Примером могут служить два замечательно схожих образа, разделенные временем жизни целого поколения, на которое пришелся процесс преобразования дворянства. Гурмыжская в пьесе Островского «Лес» (1870) и Раневская из пьесы Чехова «Вишневый сад» (1904) представляют собой вдовых поместных дворянок, не знающих, чего стоит рубль. В тщетном стремлении свести концы с концами Гурмыжская по частям продает участки имения крестьянину, ставшему купцом-лесопромышленником, но при этом не желает продать лес разом, романтически повторяя: «Что за имение без леса!» Бесхозяйственность Раневской довела дело до того, что имению грозит быть проданным с торгов за долги. Но даже в этой ситуации она и ее брат возмущенно отвергают совет купца Лопахина, сына бывшего крепостного, снести помещичью усадьбу, выкорчевать вишневый сад, разделить землю на небольшие участки, понастроить дачных домиков и с немалой прибылью сдавать их обеспеченным горожанам. Вишневый сад — это давнишняя, можно сказать, благородная местная достопримечательность, а «дачи и дачники — это так пошло». В результате на торгах именно Лопахин покупает имение, чтобы провести там все изменения, которые он предлагал Раневской. Точно так же соседский помещик, давний знакомый Раневской, не желает заниматься разработкой залежей глины на своей земле и сдает их в разработку какому-то англичанину.
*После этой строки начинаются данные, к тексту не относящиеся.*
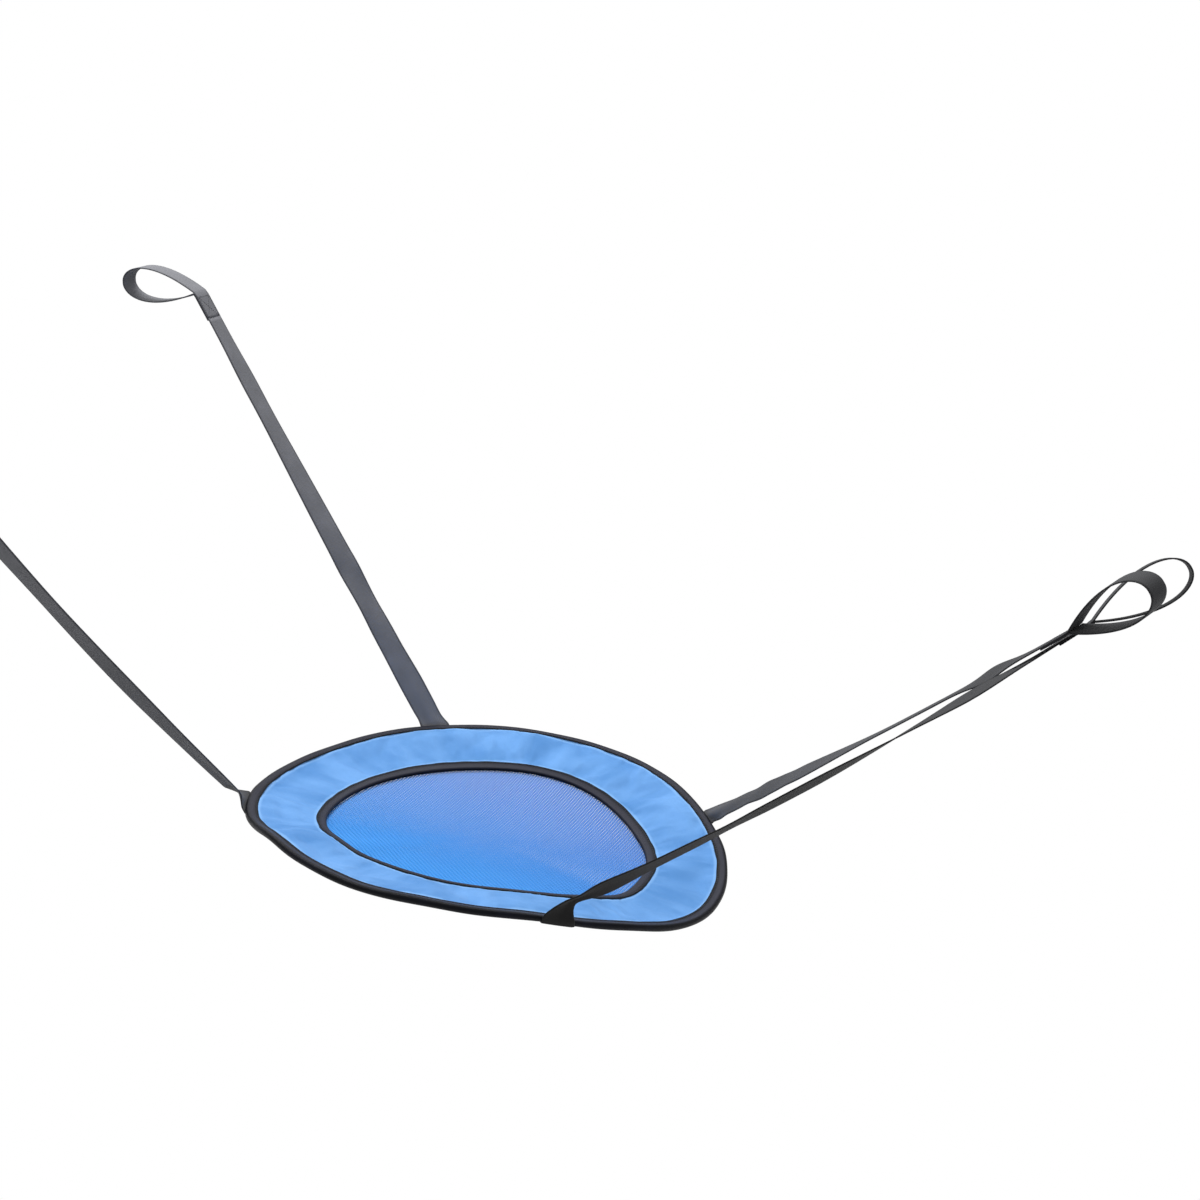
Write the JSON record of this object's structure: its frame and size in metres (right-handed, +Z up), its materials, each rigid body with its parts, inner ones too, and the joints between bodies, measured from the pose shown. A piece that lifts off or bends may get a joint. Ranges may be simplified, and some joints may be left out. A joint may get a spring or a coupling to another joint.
{
  "type": "hand-held toss net",
  "caption": "Round see-through mesh net in a soft bound border, held taut by webbing straps with hand loops, for tossing and catching a ball.",
  "frame": {"origin": "middle of the bound rim's circle, at the rim's mean height", "axes": "+Z up; +Y away from the viewer, towards the back strap; +X to the viewer's right, the side on which the rim hangs lower"},
  "size_m": [1.0655, 0.8354, 0.5853],
  "materials": {
    "blue_mesh": "fine open-woven polyester mesh",
    "blue_border": "smooth soft coated fabric, light blue",
    "dark_tape": "folded stretch binding tape, near black",
    "filler_cord": "soft braided filler cord",
    "dark_thread": "polyester sewing thread",
    "grey_webbing": "flat woven polypropylene webbing, dark grey"
  },
  "bodies": {
    "net": {"mesh_panel": "blue_mesh", "border_band": "blue_border", "outer_binding": "dark_tape", "inner_binding": "dark_tape", "rim_cord": "filler_cord", "outer_thread": "dark_thread", "inner_thread": "dark_thread", "tab_bar_tacks": "dark_thread", "strap_tab_left": "grey_webbing", "strap_tab_back": "grey_webbing", "strap_tab_right": "grey_webbing", "strap_tab_front": "grey_webbing"},
    "left_strap": {"strap_left": "grey_webbing", "loop_stitches_left": "dark_thread"},
    "left_loop": {"hand_loop_left": "grey_webbing"},
    "back_strap": {"strap_back": "grey_webbing", "loop_stitches_back": "dark_thread"},
    "back_loop": {"hand_loop_back": "grey_webbing"},
    "right_strap": {"strap_right": "grey_webbing", "loop_stitches_right": "dark_thread"},
    "right_loop": {"hand_loop_right": "grey_webbing"},
    "front_strap": {"strap_front": "grey_webbing", "loop_stitches_front": "dark_thread"},
    "front_loop": {"hand_loop_front": "grey_webbing"}
  },
  "joints": [
    {"name": "left_strap_swing", "type": "hinge", "parent": "net", "child": "left_strap", "pos_m": [-0.24649, -0.03027, 0.02873], "axis": [0.1619, -0.9803, 0.1127], "range_deg": [-70, 140]},
    {"name": "left_loop_turn", "type": "hinge", "parent": "left_strap", "child": "left_loop", "pos_m": [-0.38324, -0.38839, 0.43695], "axis": [0.9019, -0.426, -0.0716], "range_deg": [-90, 90]},
    {"name": "back_strap_swing", "type": "hinge", "parent": "net", "child": "back_strap", "pos_m": [-0.0756, 0.23546, 0.01709], "axis": [-0.9513, -0.3063, 0.0348], "range_deg": [-55, 150]},
    {"name": "back_loop_turn", "type": "hinge", "parent": "back_strap", "child": "back_loop", "pos_m": [-0.33569, 0.32961, 0.50401], "axis": [-0.3687, -0.9294, -0.0172], "range_deg": [-145, 35]},
    {"name": "right_strap_swing", "type": "hinge", "parent": "net", "child": "right_strap", "pos_m": [0.23479, 0.07765, -0.03104], "axis": [-0.3083, 0.936, 0.1698], "range_deg": [-55, 0]},
    {"name": "right_loop_turn", "type": "hinge", "parent": "right_strap", "child": "right_loop", "pos_m": [0.52796, -0.26926, 0.29653], "axis": [0.6822, 0.7161, 0.1478], "range_deg": [-90, 30]},
    {"name": "front_strap_swing", "type": "hinge", "parent": "net", "child": "front_strap", "pos_m": [0.07642, -0.2352, -0.00442], "axis": [0.9154, 0.2974, -0.2711], "range_deg": [0, 150]},
    {"name": "front_loop_turn", "type": "hinge", "parent": "front_strap", "child": "front_loop", "pos_m": [0.55023, -0.24264, 0.29399], "axis": [0.1813, 0.9472, -0.2643], "range_deg": [-30, 90]}
  ]
}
Даже когда дворянин со всем усердием берется за управление собственным имением, как делает главный герой пьесы Чехова «Дядя Ваня» (1897), он доказывает всего лишь полную неспособность достичь успеха в новых общественных условиях. Дядя Ваня посвящает жизнь управлению имением, купленным его отцом в качестве приданого для его уже умершей сестры. Муж сестры, отставной профессор недворянского происхождения, собирается продать землю и вложить вырученные деньги в ценные бумаги, что обещает дать в два с лишним раза больше дохода, чем приносит само имение. Этот план приводит дядю Ваню в ярость: для него имение — это не доходная собственность, а дело всей жизни, связывающее его и с прошлым, и с будущим. Он такой же романтик, как Гурмыжская и Раневская.